Mark Linkous est un habitué des accidents de parcours. Il y a dix ans, une chute dans un escalier, un soir de bringue, l'a collé dans un fauteuil roulant pendant des mois. Il a fallu réapprendre à marcher, s'appuyer sur une canne et accepter de porter à vie une attelle à la jambe. Cette fois, la sortie de crise s'est imposée d'elle-même : «N'ayant plus d'argent, je ne pouvais même pas payer mon loyer. Mon manager m'a envoyé des disques pour que je me remue. Dans la pile, il y avait The Grey Album, de Danger Mouse. J'ai adoré et l'ai appelé. Il m'a alors avoué être fan de Sparklehorse.» La rencontre avec l'un des producteurs hip-hop les plus en vue du moment (Gnarls Barkley, c'est en partie lui) l'oblige à quitter le lit : «Il s'est pointé chez moi et je ne savais pas quoi lui dire. Il a pris possession de mon studio, on a ressorti des vieilles chansons et on s'est mis au boulot.
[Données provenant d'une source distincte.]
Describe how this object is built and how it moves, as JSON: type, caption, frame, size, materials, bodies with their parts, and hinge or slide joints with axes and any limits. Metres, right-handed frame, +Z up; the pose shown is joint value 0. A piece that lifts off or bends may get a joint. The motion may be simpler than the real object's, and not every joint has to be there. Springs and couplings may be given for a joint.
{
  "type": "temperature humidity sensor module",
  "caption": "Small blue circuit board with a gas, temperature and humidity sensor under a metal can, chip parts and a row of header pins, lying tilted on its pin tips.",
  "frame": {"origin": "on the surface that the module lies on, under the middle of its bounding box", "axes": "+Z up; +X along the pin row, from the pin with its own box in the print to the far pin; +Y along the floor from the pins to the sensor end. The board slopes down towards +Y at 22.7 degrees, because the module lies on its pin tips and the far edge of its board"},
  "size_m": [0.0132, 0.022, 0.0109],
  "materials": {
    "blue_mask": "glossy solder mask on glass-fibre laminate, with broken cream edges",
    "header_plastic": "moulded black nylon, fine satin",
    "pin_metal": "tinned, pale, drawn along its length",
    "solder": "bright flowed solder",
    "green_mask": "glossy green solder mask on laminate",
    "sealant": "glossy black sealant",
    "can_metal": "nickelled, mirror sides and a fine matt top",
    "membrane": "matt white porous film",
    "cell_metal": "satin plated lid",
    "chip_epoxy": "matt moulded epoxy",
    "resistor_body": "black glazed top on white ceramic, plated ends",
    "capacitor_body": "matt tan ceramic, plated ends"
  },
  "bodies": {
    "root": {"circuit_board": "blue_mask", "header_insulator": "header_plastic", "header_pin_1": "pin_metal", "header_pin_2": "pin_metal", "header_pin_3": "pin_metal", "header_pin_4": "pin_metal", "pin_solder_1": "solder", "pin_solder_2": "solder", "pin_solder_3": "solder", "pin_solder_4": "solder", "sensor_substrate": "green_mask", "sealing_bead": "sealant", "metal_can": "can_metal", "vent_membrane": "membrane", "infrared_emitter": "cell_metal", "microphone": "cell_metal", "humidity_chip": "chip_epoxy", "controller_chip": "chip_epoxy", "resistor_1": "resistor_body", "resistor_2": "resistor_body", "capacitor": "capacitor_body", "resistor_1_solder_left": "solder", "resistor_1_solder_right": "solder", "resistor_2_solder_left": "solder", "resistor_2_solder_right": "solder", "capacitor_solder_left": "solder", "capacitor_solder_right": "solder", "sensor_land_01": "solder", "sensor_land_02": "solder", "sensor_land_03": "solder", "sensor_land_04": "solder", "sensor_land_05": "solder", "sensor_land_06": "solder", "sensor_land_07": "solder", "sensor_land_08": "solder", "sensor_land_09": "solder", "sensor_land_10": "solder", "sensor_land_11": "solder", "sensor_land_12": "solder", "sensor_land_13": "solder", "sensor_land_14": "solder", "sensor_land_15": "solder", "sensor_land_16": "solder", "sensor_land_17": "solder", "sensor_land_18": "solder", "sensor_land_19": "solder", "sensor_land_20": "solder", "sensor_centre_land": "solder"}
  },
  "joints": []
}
J'ai alors commencé à me dire que j'étais peut-être capable de refaire de la musique.»
Au total, Danger Mouse a produit quatre titres de Dreamt for Light... Il y a Getting It Wrong, comptine minimaliste où Linkous, comme à son habitude, chante à travers un microphone d'enfant. Il y a aussi Don't Take my Sunshine Away, qui ouvre l'album sur des grésillements amnésiques, ou Return to Me, «très difficile à chanter en public, parce qu'elle exprime tant de peine qu'elle en paraît impudique».
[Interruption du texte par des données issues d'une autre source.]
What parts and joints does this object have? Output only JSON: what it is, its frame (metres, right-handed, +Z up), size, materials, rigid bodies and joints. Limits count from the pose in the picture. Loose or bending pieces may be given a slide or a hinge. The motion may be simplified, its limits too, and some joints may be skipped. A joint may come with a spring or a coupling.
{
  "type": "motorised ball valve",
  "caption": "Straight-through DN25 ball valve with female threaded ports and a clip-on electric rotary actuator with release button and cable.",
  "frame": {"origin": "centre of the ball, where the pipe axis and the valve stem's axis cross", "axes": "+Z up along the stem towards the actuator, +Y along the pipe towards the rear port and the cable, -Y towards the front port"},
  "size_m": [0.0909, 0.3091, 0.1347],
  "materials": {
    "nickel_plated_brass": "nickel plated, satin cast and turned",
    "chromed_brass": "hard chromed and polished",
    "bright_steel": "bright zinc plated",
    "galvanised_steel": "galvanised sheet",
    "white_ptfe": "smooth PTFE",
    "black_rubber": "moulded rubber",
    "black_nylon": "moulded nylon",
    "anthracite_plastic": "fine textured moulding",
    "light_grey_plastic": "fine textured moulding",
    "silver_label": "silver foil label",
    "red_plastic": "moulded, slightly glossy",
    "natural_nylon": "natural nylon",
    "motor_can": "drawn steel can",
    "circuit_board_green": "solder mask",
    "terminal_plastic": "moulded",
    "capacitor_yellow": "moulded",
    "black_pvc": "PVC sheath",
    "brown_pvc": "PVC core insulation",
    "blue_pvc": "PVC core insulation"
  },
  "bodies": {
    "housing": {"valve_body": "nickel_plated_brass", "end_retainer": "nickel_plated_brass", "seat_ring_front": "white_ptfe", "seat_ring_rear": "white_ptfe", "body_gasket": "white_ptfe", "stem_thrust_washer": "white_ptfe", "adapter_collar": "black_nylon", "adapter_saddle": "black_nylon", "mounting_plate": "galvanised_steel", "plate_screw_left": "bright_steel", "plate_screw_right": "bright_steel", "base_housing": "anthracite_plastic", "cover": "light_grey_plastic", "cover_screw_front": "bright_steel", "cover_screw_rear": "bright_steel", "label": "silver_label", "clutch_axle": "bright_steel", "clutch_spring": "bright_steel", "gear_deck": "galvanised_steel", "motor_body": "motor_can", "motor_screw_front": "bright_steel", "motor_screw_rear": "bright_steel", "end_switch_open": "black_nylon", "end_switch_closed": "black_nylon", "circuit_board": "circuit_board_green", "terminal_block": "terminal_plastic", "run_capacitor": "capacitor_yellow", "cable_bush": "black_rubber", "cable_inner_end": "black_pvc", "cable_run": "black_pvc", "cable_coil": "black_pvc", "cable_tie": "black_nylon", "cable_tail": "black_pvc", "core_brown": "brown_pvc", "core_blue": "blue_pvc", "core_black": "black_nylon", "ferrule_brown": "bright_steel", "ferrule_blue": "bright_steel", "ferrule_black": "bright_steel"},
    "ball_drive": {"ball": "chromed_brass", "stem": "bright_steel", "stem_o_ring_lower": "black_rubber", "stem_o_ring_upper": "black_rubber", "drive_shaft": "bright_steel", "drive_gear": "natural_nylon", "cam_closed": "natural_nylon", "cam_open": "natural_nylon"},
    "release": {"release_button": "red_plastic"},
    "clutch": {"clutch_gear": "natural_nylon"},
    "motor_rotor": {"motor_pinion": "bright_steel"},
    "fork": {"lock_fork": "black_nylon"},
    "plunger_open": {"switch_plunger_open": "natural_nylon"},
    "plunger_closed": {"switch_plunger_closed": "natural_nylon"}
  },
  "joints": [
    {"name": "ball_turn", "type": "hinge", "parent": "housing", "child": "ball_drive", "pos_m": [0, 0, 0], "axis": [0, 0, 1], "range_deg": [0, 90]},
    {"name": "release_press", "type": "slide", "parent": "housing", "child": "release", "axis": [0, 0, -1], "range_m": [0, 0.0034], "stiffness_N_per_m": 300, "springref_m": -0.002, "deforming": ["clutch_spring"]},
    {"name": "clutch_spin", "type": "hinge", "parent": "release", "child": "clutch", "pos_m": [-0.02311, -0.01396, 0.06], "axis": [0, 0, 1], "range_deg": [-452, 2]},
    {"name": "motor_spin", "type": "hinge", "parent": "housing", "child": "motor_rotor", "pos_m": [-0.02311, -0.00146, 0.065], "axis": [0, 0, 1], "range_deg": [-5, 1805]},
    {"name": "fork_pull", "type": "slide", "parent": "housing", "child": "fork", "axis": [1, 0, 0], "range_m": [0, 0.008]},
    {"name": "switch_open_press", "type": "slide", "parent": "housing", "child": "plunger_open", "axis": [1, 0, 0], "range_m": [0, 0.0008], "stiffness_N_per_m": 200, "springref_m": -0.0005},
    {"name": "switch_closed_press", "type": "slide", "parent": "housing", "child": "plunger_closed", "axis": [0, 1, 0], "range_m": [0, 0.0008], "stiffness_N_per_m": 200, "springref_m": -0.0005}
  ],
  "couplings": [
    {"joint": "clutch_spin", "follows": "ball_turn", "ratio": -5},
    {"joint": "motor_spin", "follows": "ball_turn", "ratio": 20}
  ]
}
Ravalement. Pour les autres titres, Linkous a souvent travaillé seul, notamment sur Some Sweet Day («écrite pour ma première petite amie, morte il y a deux ans»), avant de s'entourer de Dave Fridmann, producteur de Mercury Rev et de Low, et, pour une chanson, de Tom Waits au piano : «C'est la première fois qu'on jouait ensemble. J'avais l'impression de faire un voyage dans le temps.» Précisément à la fin des années 80 quand ce fils et petit fils de mineurs monte à 20 ans un premier groupe, The Dancing Hoods, avec pour modèle Swordfishtrombone, de Tom Waits. Linkous tente sa chance du côté de Los Angeles, puis rentre à la maison et se convertit au ravalement de façades dans une entreprise du bâtiment.
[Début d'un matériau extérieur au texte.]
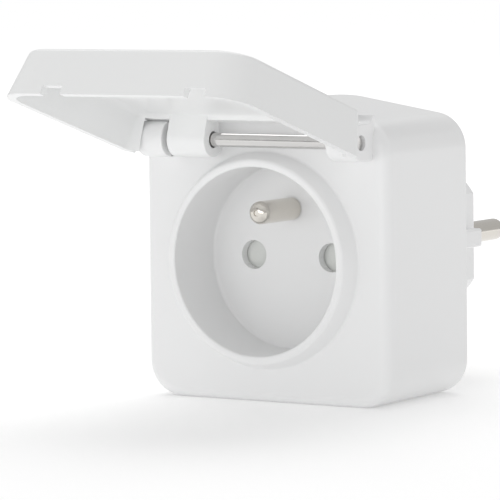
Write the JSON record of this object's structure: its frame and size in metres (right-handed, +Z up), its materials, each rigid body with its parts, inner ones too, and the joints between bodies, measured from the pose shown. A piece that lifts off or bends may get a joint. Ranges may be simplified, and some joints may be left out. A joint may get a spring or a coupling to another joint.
{
  "type": "smart plug",
  "caption": "White outdoor smart plug: rounded-square body with an earthed round socket in front under a flip-up lid, and a round plug with two pins behind.",
  "frame": {"origin": "centre of the flat underside of the body, below the middle of its depth", "axes": "+Z up; -Y is the way the socket faces; +Y is the way the plug pins point; +X is right as seen from the front"},
  "size_m": [0.0597, 0.1385, 0.0748],
  "materials": {
    "white_plastic": "satin moulded",
    "grey_plastic": "fine matte",
    "black_plastic": "matte moulded",
    "grey_rubber": "matte",
    "polished_steel": "polished",
    "nickel_plate": "polished",
    "brass": "stamped",
    "zinc_plate": "zinc plated",
    "circuit_board": "solder mask",
    "clear_plastic": "polished",
    "blue_coating": "dipped coating",
    "tin_plate": "tin plated"
  },
  "bodies": {
    "housing": {"board_header": "black_plastic", "board_screw_1": "zinc_plate", "board_screw_2": "zinc_plate", "bulk_capacitor": "tin_plate", "button_seal": "grey_rubber", "contact_carrier": "grey_plastic", "control_board": "circuit_board", "earth_pin": "nickel_plate", "earth_receptacle": "brass", "earth_strap": "brass", "filter_capacitor": "blue_coating", "front_housing": "white_plastic", "hinge_rod": "polished_steel", "housing_screw_1": "zinc_plate", "housing_screw_2": "zinc_plate", "housing_screw_3": "zinc_plate", "housing_screw_4": "zinc_plate", "housing_seal": "grey_rubber", "input_fuse": "clear_plastic", "left_plug_pin": "nickel_plate", "light_pipe": "clear_plastic", "live_busbar": "brass", "live_socket_contact": "brass", "lower_earth_clip": "nickel_plate", "neutral_busbar": "brass", "neutral_socket_contact": "brass", "power_board": "circuit_board", "power_inductor": "black_plastic", "power_relay": "black_plastic", "rear_cover": "white_plastic", "right_plug_pin": "nickel_plate", "shutter_spring": "polished_steel", "status_led": "clear_plastic", "tact_switch": "black_plastic", "upper_earth_clip": "nickel_plate", "varistor": "blue_coating", "wifi_shield_can": "tin_plate"},
    "lid": {"lid": "white_plastic"},
    "shutter": {"shutter_slide": "grey_plastic"},
    "button": {"button_cap": "grey_plastic"},
    "switch_plunger": {"tact_plunger": "grey_plastic"}
  },
  "joints": [
    {"name": "lid_hinge", "type": "hinge", "parent": "housing", "child": "lid", "pos_m": [0, -0.02115, 0.0548], "axis": [1, 0, 0], "range_deg": [-35, 107]},
    {"name": "shutter_slide_joint", "type": "slide", "parent": "housing", "child": "shutter", "axis": [0, 0, -1], "range_m": [0, 0.0058], "stiffness_N_per_m": 60, "springref_m": -0.003, "deforming": ["shutter_spring"]},
    {"name": "button_press", "type": "slide", "parent": "housing", "child": "button", "axis": [1, 0, 0], "range_m": [0, 0.0005], "stiffness_N_per_m": 400, "springref_m": -0.0005},
    {"name": "plunger_press", "type": "slide", "parent": "housing", "child": "switch_plunger", "axis": [1, 0, 0], "range_m": [0, 0.0005]}
  ],
  "couplings": [
    {"joint": "plunger_press", "follows": "button_press", "ratio": 1}
  ]
}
Elevé au bluegrass et à la country, fan de Johnny Cash puis des Sex Pistols, fondateur de Sparklehorse en 1995 au côté du discret Scott Minor, Mark Linkous garde cet attachement à la terre que l'on retrouve dans les romans de Chris Offutt ou Larry Brown. Une manière de s'ancrer les pieds au sol, quand la tête, entre désillusion et peur panique, aurait tendance à dériver : «Je ne peux pas me dire à jamais guéri. Je sais qu'au fond de moi, l'équilibre demeure fragile. Mais je sais aussi qu'en ce moment les choses vont de mieux en mieux. Et je me mets des coups de pied au cul pour que cela continue.»